### DO THIS
Extract exactly the run of lines starting at the line that holds "all_nodes = carcass_nodes()" and ending at the line that holds "imported = [obj", both included.

= = = = =

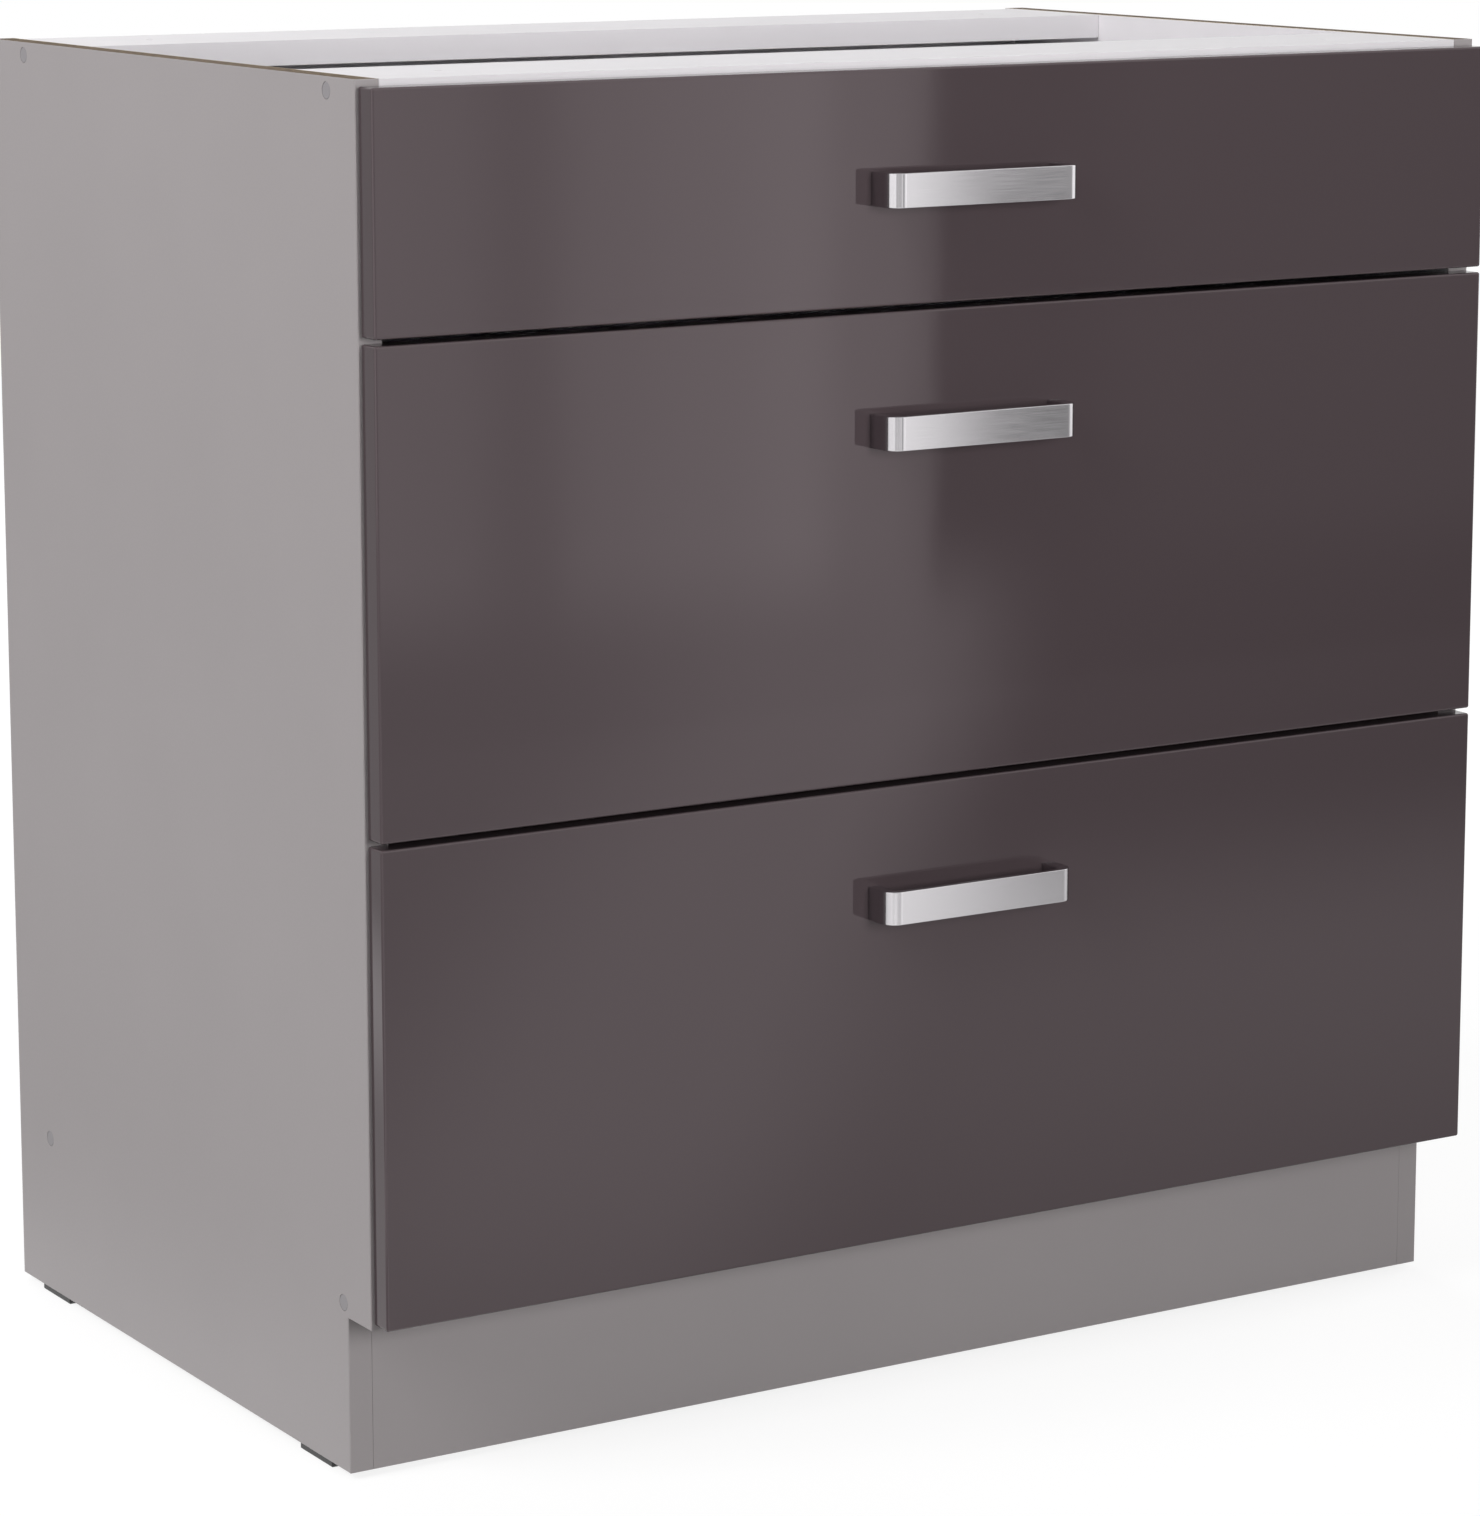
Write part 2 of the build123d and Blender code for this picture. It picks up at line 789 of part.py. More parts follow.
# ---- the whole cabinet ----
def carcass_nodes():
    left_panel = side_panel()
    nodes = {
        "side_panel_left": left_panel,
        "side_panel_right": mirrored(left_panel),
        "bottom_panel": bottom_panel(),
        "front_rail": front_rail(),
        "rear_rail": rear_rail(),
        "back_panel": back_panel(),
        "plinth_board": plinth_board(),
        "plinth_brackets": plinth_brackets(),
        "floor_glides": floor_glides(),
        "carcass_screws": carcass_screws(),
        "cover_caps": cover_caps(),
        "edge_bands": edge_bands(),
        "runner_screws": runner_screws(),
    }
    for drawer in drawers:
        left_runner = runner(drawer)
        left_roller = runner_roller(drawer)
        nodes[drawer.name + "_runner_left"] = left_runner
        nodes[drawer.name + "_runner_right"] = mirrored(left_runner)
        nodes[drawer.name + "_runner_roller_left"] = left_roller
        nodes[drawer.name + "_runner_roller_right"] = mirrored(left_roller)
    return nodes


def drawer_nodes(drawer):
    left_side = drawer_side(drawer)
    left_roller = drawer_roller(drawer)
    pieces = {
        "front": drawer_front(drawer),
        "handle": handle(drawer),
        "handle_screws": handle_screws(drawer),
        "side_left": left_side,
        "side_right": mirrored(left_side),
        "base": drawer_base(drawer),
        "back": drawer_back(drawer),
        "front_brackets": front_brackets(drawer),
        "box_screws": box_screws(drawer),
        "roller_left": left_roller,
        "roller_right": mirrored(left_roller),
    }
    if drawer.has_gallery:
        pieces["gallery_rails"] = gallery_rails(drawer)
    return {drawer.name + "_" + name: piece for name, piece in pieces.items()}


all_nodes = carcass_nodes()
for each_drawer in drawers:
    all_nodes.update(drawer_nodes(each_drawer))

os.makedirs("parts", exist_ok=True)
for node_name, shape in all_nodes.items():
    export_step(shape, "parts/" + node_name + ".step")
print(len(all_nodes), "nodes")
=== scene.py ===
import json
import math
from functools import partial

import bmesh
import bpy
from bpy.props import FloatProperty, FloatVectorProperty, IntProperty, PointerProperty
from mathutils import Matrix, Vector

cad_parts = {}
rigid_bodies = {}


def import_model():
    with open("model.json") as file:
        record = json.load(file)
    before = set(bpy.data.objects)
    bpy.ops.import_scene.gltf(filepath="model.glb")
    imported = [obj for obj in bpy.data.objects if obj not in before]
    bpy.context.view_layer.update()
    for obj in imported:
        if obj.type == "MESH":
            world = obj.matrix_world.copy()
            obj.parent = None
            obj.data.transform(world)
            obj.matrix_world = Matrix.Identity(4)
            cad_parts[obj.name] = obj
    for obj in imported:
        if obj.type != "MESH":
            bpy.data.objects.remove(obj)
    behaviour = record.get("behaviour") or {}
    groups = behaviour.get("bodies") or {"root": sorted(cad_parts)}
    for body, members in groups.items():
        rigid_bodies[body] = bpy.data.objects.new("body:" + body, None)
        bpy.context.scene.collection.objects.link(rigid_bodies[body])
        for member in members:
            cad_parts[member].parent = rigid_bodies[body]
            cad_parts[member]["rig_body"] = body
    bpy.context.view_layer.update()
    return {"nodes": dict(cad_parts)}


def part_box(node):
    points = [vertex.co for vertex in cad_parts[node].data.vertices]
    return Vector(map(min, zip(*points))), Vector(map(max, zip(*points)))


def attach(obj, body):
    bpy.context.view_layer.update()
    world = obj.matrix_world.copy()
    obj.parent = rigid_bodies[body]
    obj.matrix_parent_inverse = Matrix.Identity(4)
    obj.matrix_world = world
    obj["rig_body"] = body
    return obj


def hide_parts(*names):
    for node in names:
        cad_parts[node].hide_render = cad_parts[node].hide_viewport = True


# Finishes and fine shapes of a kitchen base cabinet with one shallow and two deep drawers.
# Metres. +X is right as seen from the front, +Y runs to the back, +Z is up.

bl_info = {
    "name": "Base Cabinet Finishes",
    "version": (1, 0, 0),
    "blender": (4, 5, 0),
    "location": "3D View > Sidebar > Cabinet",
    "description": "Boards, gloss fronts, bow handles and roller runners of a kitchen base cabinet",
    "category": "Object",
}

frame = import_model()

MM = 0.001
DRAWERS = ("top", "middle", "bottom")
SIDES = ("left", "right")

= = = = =

### SOLUTION
all_nodes = carcass_nodes()
for each_drawer in drawers:
    all_nodes.update(drawer_nodes(each_drawer))

os.makedirs("parts", exist_ok=True)
for node_name, shape in all_nodes.items():
    export_step(shape, "parts/" + node_name + ".step")
print(len(all_nodes), "nodes")
=== scene.py ===
import json
import math
from functools import partial

import bmesh
import bpy
from bpy.props import FloatProperty, FloatVectorProperty, IntProperty, PointerProperty
from mathutils import Matrix, Vector

cad_parts = {}
rigid_bodies = {}


def import_model():
    with open("model.json") as file:
        record = json.load(file)
    before = set(bpy.data.objects)
    bpy.ops.import_scene.gltf(filepath="model.glb")
    imported = [obj for obj in bpy.data.objects if obj not in before]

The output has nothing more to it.